▸ **Given instruction**
For the data below, work out how many lines contain the word "with" and supply only that number.

▸ **Object data in JSON**
=====

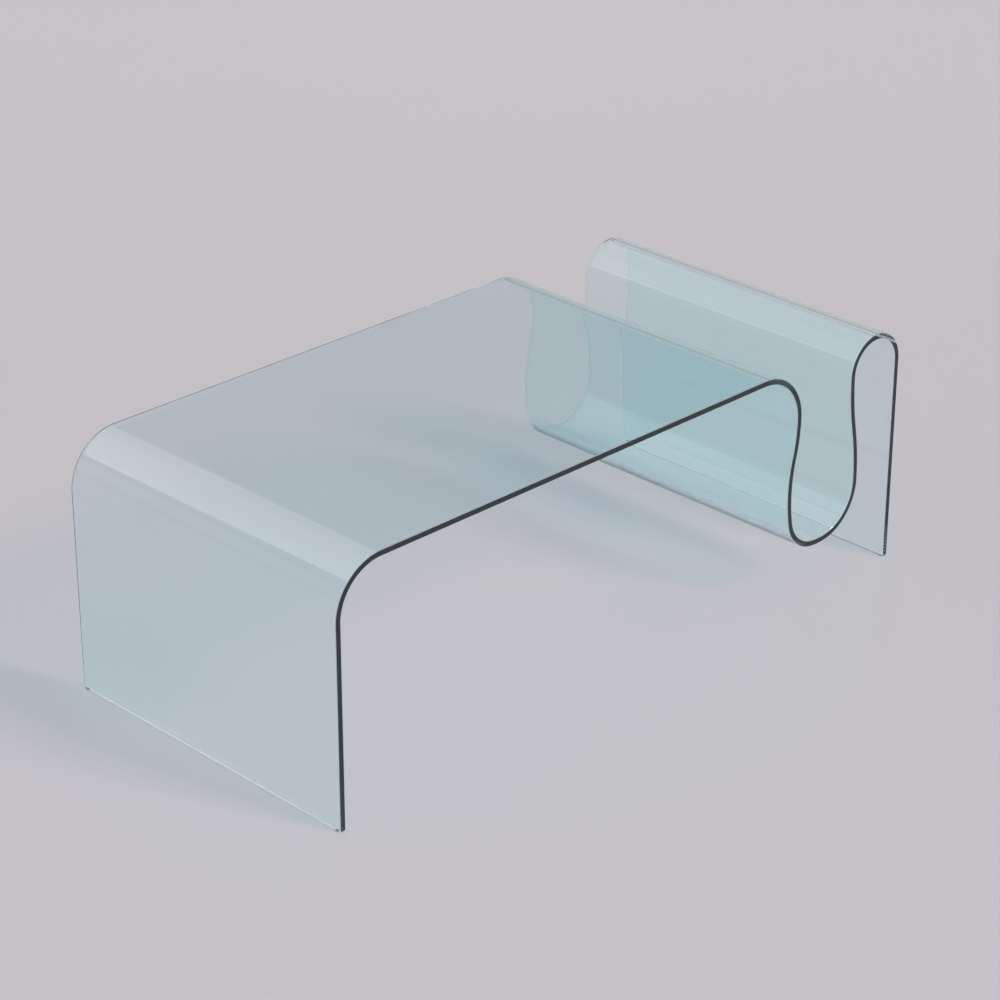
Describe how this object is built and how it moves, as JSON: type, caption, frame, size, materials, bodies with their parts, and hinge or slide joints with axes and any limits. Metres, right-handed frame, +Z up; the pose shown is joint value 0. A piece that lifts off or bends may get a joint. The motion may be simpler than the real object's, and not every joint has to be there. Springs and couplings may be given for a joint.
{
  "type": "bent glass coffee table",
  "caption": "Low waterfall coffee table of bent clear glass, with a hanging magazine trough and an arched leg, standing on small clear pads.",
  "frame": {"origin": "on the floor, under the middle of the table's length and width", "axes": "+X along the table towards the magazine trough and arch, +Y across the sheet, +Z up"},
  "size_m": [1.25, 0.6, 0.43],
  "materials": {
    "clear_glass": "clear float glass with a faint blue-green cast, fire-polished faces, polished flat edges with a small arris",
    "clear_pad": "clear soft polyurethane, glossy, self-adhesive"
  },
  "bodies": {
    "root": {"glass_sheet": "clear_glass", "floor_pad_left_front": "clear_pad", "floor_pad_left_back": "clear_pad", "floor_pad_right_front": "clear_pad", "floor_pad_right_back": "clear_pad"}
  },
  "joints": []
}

=====

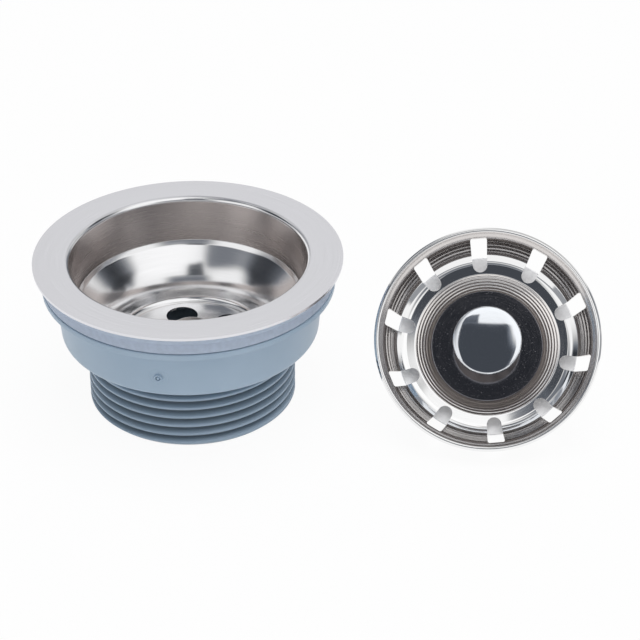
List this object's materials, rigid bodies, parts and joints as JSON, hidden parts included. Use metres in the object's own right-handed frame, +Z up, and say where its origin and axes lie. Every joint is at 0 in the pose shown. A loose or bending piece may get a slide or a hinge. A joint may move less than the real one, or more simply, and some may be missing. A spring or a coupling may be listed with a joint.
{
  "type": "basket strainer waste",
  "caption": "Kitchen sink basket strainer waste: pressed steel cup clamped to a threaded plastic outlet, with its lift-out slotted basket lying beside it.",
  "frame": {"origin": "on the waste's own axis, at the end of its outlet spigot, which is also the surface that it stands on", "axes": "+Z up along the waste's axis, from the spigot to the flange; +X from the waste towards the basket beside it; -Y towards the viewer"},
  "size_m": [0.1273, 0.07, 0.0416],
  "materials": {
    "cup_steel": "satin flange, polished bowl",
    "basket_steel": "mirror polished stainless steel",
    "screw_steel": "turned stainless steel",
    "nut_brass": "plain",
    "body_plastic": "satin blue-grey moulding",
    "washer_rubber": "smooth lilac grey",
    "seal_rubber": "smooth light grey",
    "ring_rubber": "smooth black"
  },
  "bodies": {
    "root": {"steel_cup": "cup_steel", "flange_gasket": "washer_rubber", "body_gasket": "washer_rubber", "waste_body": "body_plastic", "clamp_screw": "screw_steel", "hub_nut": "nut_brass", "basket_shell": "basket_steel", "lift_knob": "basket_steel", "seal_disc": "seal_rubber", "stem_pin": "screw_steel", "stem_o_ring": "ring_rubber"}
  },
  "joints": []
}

=====

▸ **Answer to this problem**
5